C’est précisément en 1984, qu’il crée le Pavillon de Miss General Idea, projet qui lui permet d’explorer les ressorts du discours archéologique et scientifique. Le pavillon en effet ne subsiste que sous forme de ruines, objet d’un documentaire savant et d’une exposition où des fragments seuls sont montrés : mise en abime du discours mais aussi d’une certaine « muséologie » qui, hors de tout contexte, construit un médium propice à toutes les interprétations et toutes les récupérations. Je connais peu de travaux ayant aussi subtilement et effacement dénoncé le langage de la culture muséale et sa dangereuse vacuité potentielle.
Evidemment, le sexe où plus précisément le modèle patriarcale bipolaire – quel slogan ! – est aussi source d’inspiration et de subversion. Le caniche « peigné », compagnon du coiffeur, mélange indéfinissable de ridicules, de charme et de glamour futile est un de ses motifs récurents largement employé dans les années 80 : sous forme schématique par exemple, pour la série Mondo Cane Kama Sutra, où trois caniches « robots » s’adonnent à des positions amoureuses variées. Le sexe est pourtant absent car aucun animal n’est objectivement sexué. Le motif du trio est un moyen simple et redoutable de dynamiter le modèle ambiant traité ici avec humour et détachement – le caractère « mécanisé » des chiens, renvoyant au coté mécanique et bestiale des pratiques sexuelles représentées autant qu’il souligne l’aspect conventionnel du modèle dominant.

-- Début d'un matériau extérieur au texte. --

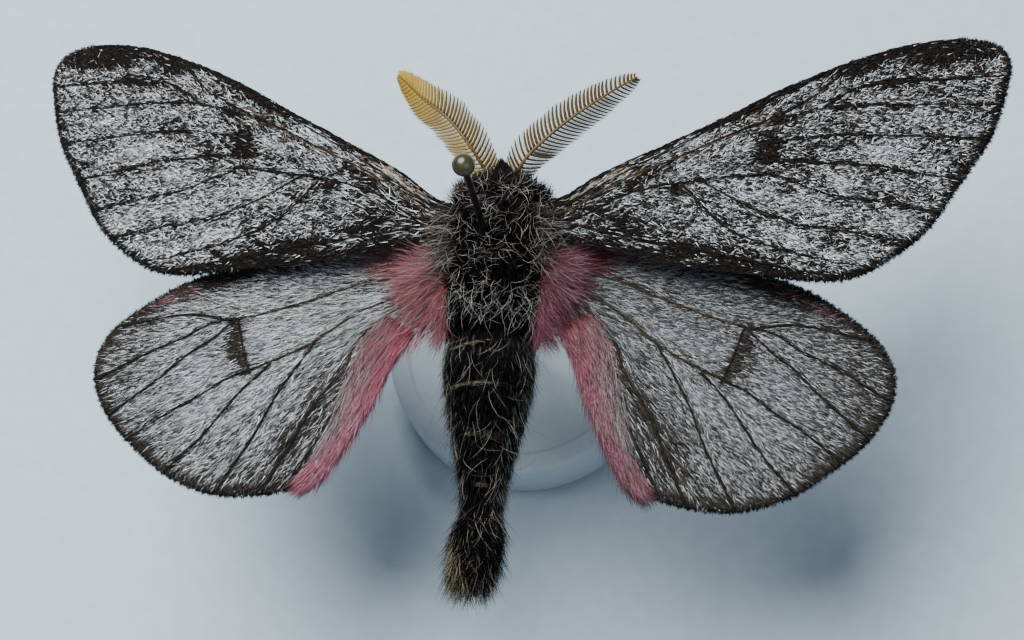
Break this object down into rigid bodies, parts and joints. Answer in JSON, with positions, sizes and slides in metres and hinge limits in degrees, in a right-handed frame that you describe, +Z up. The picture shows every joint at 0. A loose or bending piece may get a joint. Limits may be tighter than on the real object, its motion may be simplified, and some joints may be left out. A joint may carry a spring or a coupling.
{
  "type": "pinned coloradia siriae moth",
  "caption": "Life-size spread moth with feathered antennae and a furry body, held by an insect pin that stands in a plain round base.",
  "frame": {"origin": "centre of the base's underside, on the floor under the pin", "axes": "+Z up along the pin, +Y towards the moth's head, +X towards its right wing"},
  "size_m": [0.0715, 0.0423, 0.0391],
  "materials": {
    "stand": "matte pale grey paint",
    "pin": "black enamelled steel wire",
    "pin_head": "glossy dark olive bead",
    "black_coat": "black fur with sparse pale hairs",
    "grey_coat": "dark fur with cream tips",
    "forewing": "charcoal wing scales dusted with white",
    "hindwing": "grey hair-like wing scales, pink inner fringe",
    "antenna": "golden horn",
    "eye": "glossy black",
    "leg": "dark fur"
  },
  "bodies": {
    "root": {"stand_base": "stand", "pin_shaft": "pin", "pin_head": "pin_head", "head": "black_coat", "eye_left": "eye", "eye_right": "eye", "palp_left": "black_coat", "palp_right": "black_coat", "antenna_left": "antenna", "antenna_right": "antenna", "thorax": "black_coat", "abdomen": "black_coat", "anal_tuft": "grey_coat", "forewing_left": "forewing", "forewing_right": "forewing", "hindwing_left": "hindwing", "hindwing_right": "hindwing", "leg_fore_left": "leg", "leg_fore_right": "leg", "leg_mid_left": "leg", "leg_mid_right": "leg", "leg_hind_left": "leg", "leg_hind_right": "leg"}
  },
  "joints": []
}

On comprend qu’il y a chez General Idea un engagement, une volonté de dénoncer l’embrigadement explicite ou implicite de notre époque, d’en révéler les ressorts. De ce point de vue, l’oeuvre qui sert de fond à la couverture du – très beau – catalogue, Nazi Milk , rappelle que certains gestes anodins, nos compromis vite altérés en compromissions, révèlent nos failles et peuvent mener au pire : Hitler en buveur de lait …
Mais cet engagement a, chez General Idea, une qualité rare : il s’attache aux causes, jamais à des coteries, des clubs, des ghettos ou des courants d’opinion. General Idea, suggère et ne pontifie ni ne théorise. Ce refus a été clairement explicité par Felix Partz lui même concernant la cause Gay, dans laquelle on a voulu les enfermer – de mon point de vue en contresens de leur travail comme le fait encore en partie Elisabeth Lebovici dans le catalogue, plus soucieuse de sa cause que de l’oeuvre. Partz déclare « Cela nous ramène […] à cette idée de ne pas nous présenter comme des « artistes gays » et de ne pas nous marginaliser. Je pense que notre projet AIDS – qui a été critiqué pour ne pas avoir été assez explicite -, était volontairement conçu pour éviter la plupart des questions sur la sexualité ou l’homosexualité. Il ne s ‘agissait que du mot. Et cela permettait au mot de se répandre davantage dans la culture des médias populaires, parce que nous étions conscients de cette discrimination ». Je ne saurais mieux écrire la vraie raison, au fond, de la fascination que peut susciter leur travail.
C’est là en effet toute la force de l’œuvre qui parvient à engager le regardant, le participant sans jamais faire peser sur lui la somme pénible des théories pro domo. L’œuvre est subtile, profonde, riche de référence et de clins d’yeux aux quels l’histoire de l’art elle même n’échappe pas comme cette attaque délicate des crispations de Mondrian refusant le vert, mise en abime dans Infe©ted Mondrian. où le jaune est remplacé par cette couleur honnie. Elle est surtout élégante, si l’élégance est d’aborder des choses graves et profondes sans pathos ; changer les drames de la vie en nuages qui filent, lourds de menaces et de risques, mais fugaces, emportés aux flots du temps qui passe. Le dernier tableau présenté dans l’exposition, apparemment blanc, mais où se révèlent, dans une imperceptible nuance, les quatre lettres AIDS, est, pour moi, une forme de quintessence subtile de leur travail – White AIDS 1993. Tout s’efface et tout est là, discret et ainsi obsessionnel, élégant et profond, pourtant, déjà, à l’approche de la mort.
Félix Partz et Jorge Zontal sont morts du Sida en 1994.
Post-scriptum : Je déconseille la visite de l’exposition Van Dongen, après avoir vu la rétrospective General Idea sous peine de la trouver lourde et sans intérêt, ce qu’elle n’est sans doute pas. J’y retournerai moi-même.